* What is required
Print each line exactly as it is given.

* Collected data

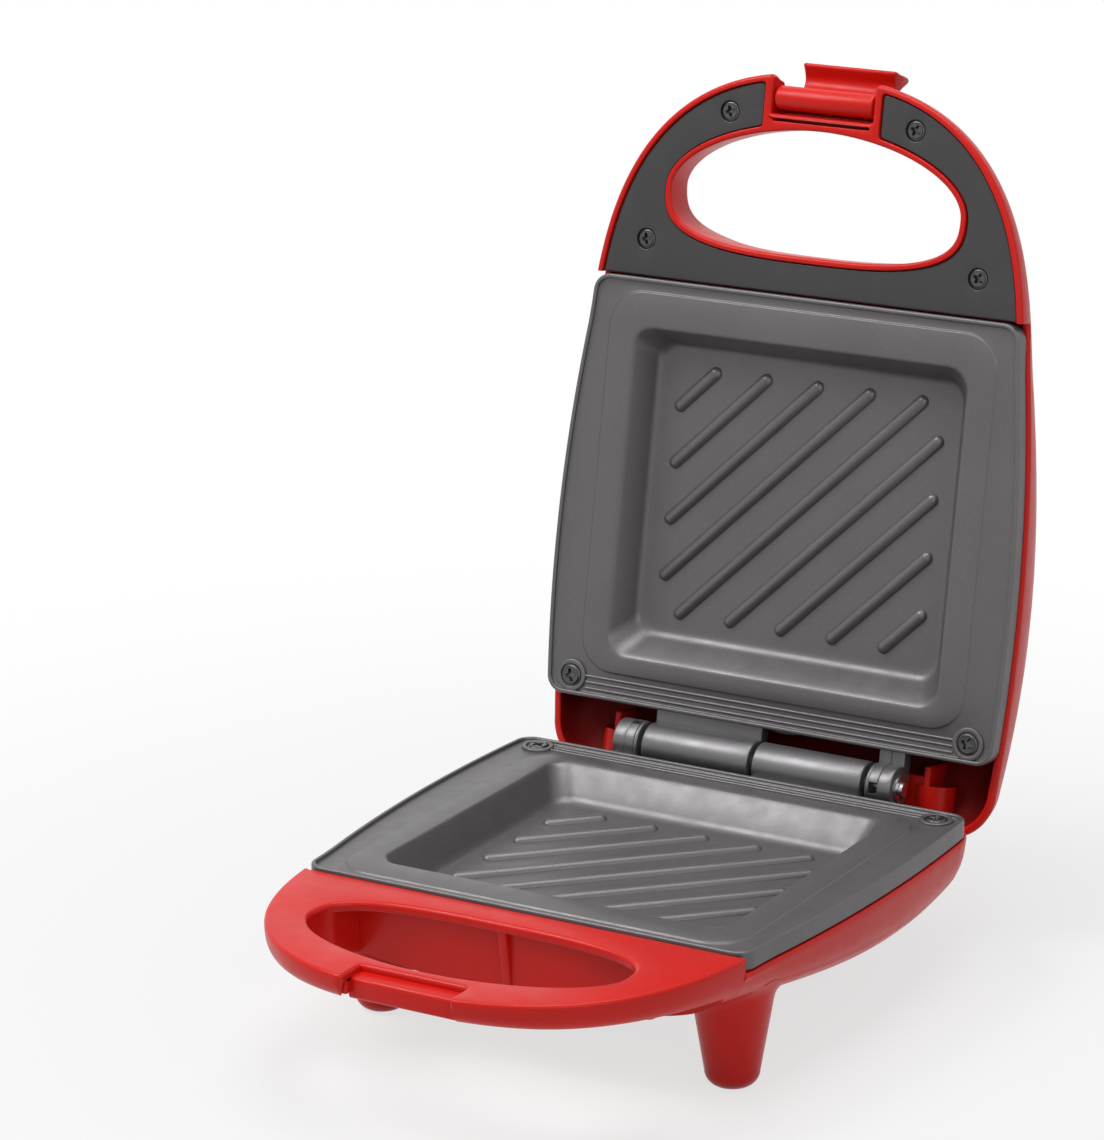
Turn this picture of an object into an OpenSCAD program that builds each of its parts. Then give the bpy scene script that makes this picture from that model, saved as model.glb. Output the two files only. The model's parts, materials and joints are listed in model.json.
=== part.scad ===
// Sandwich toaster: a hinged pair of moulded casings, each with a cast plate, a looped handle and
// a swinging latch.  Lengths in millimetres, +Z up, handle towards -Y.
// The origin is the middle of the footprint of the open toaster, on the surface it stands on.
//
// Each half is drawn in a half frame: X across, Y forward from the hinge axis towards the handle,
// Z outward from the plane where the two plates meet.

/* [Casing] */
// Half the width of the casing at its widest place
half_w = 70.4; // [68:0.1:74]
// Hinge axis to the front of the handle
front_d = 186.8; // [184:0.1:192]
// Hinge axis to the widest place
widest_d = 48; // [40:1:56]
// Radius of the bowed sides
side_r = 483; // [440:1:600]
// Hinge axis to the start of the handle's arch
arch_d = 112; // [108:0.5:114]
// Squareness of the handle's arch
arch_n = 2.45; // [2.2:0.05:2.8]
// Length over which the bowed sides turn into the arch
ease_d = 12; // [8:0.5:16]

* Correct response
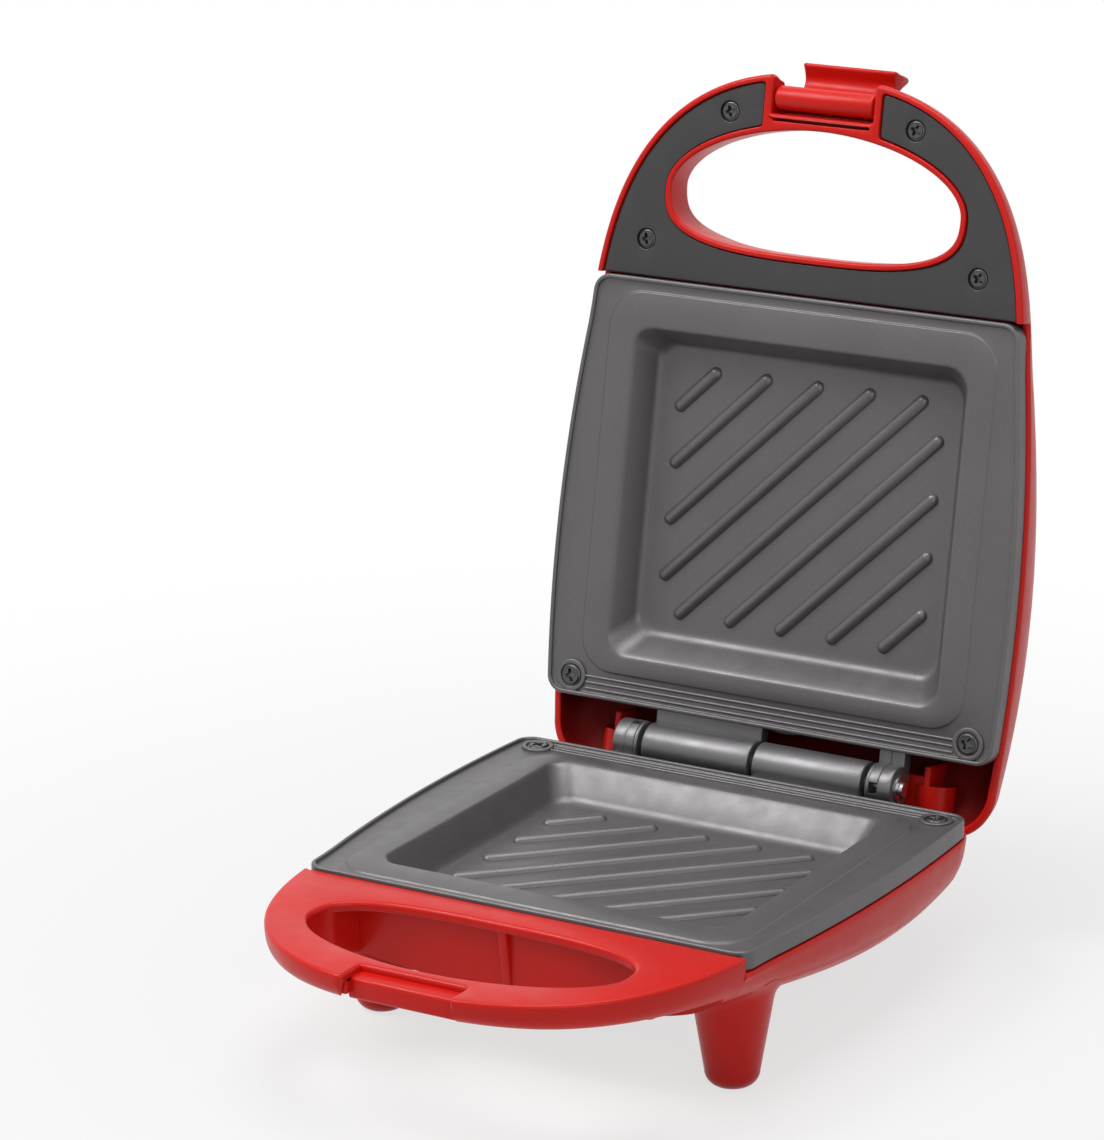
Turn this picture of an object into an OpenSCAD program that builds each of its parts. Then give the bpy scene script that makes this picture from that model, saved as model.glb. Output the two files only. The model's parts, materials and joints are listed in model.json.
=== part.scad ===
// Sandwich toaster: a hinged pair of moulded casings, each with a cast plate, a looped handle and
// a swinging latch.  Lengths in millimetres, +Z up, handle towards -Y.
// The origin is the middle of the footprint of the open toaster, on the surface it stands on.
//
// Each half is drawn in a half frame: X across, Y forward from the hinge axis towards the handle,
// Z outward from the plane where the two plates meet.

/* [Casing] */
// Half the width of the casing at its widest place
half_w = 70.4; // [68:0.1:74]
// Hinge axis to the front of the handle
front_d = 186.8; // [184:0.1:192]
// Hinge axis to the widest place
widest_d = 48; // [40:1:56]
// Radius of the bowed sides
side_r = 483; // [440:1:600]
// Hinge axis to the start of the handle's arch
arch_d = 112; // [108:0.5:114]
// Squareness of the handle's arch
arch_n = 2.45; // [2.2:0.05:2.8]
// Length over which the bowed sides turn into the arch
ease_d = 12; // [8:0.5:16]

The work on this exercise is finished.